I honestly don’t remember if we actually got the project, but I remember the meeting.

The first platform has all of the technical issues to solve. Server APIs are rarely “complete”, and often not documented. Architecture decisions often take their own iteration. Then the issues described in the earlier section. Product and design refinement, feedback, edge cases, etc. Most of that can happen on whatever platform is functional first.

The second platform can essentially skip over all of that extra work. That, of course, assumes you actually use the first platform as a model. You definitely should.

I’m not suggesting that you build and release one platform first, but that the feature dev can be staggered.

Releasing features on one platform, perhaps behind a feature flag, may make sense for real user feedback. That feature would only be available on one platform, but if that is sufficient to learn what you need to learn, it’s a method you could use to save effort.

Summary

Single platform native dev is more efficient to implement a feature than a cross-platform solution. Development rarely follows a linear path. There’s almost always “extra work”, and it can be considerable.
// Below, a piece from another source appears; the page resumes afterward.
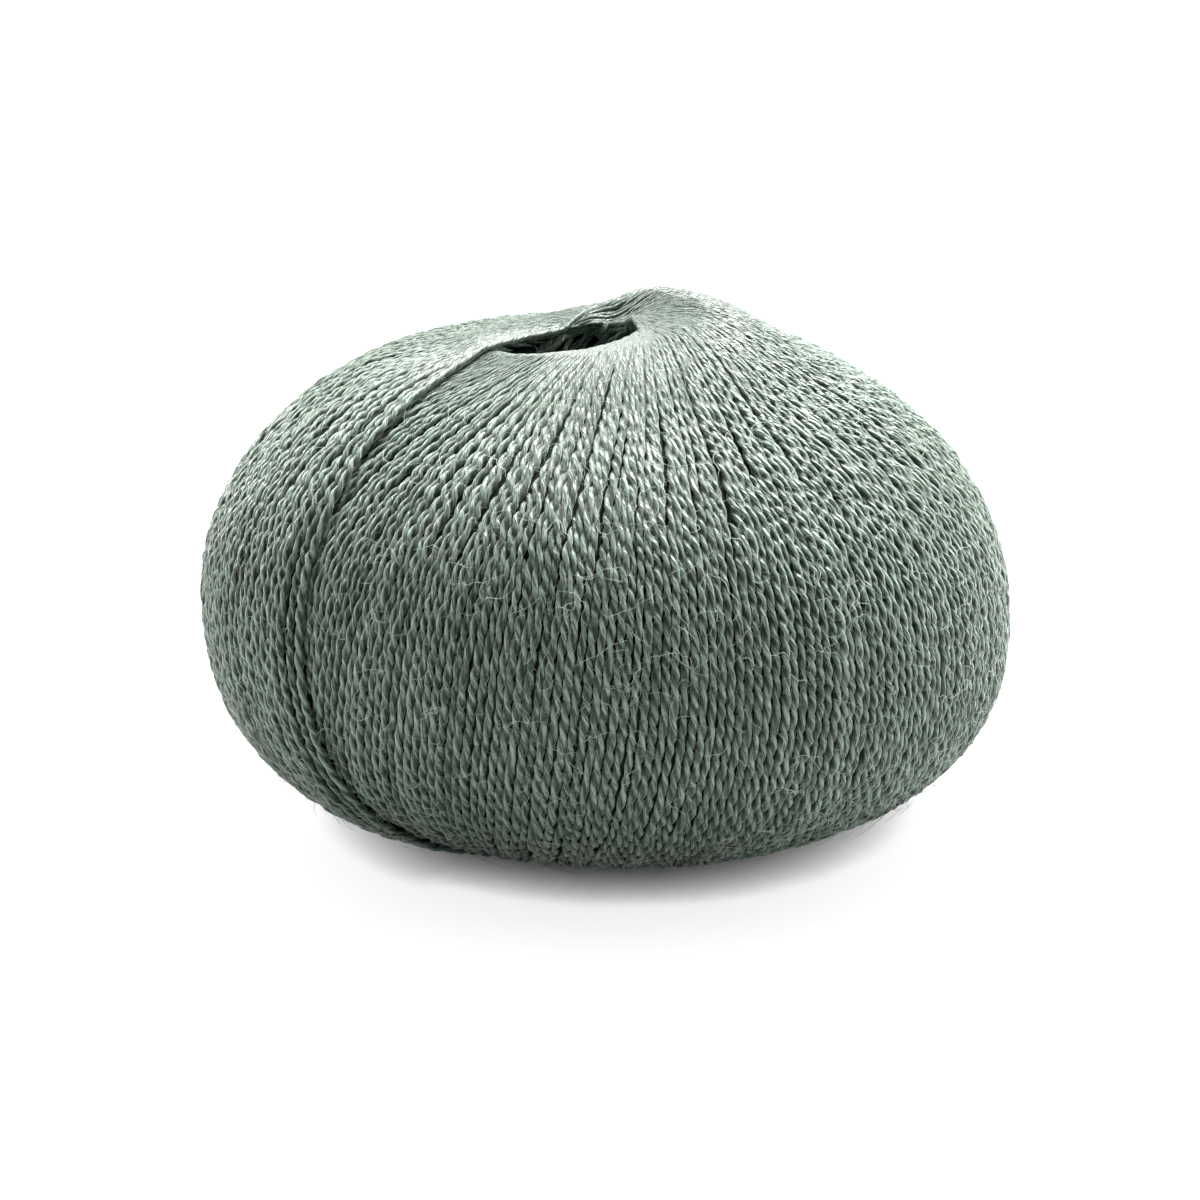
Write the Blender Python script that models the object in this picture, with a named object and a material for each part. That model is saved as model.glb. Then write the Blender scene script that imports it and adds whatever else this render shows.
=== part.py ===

The second platform requires less work because the “extra work” is done, and you have a functional model to work from.

These observations help provide a more reasonable comparison of cross-platform vs native. Far from “two apps for the price of one”. In quality terms, it’s less than “two”, and in development cost, certainly more than “one”.

It’s a reasonable argument in support of native dev, although there are many other considerations (feature parity, maintenance, etc).

However, in the context of KMP, this view of development efficiency can be applied to KMP development strategy, to take advantage of the benefits while avoiding the disadvantages.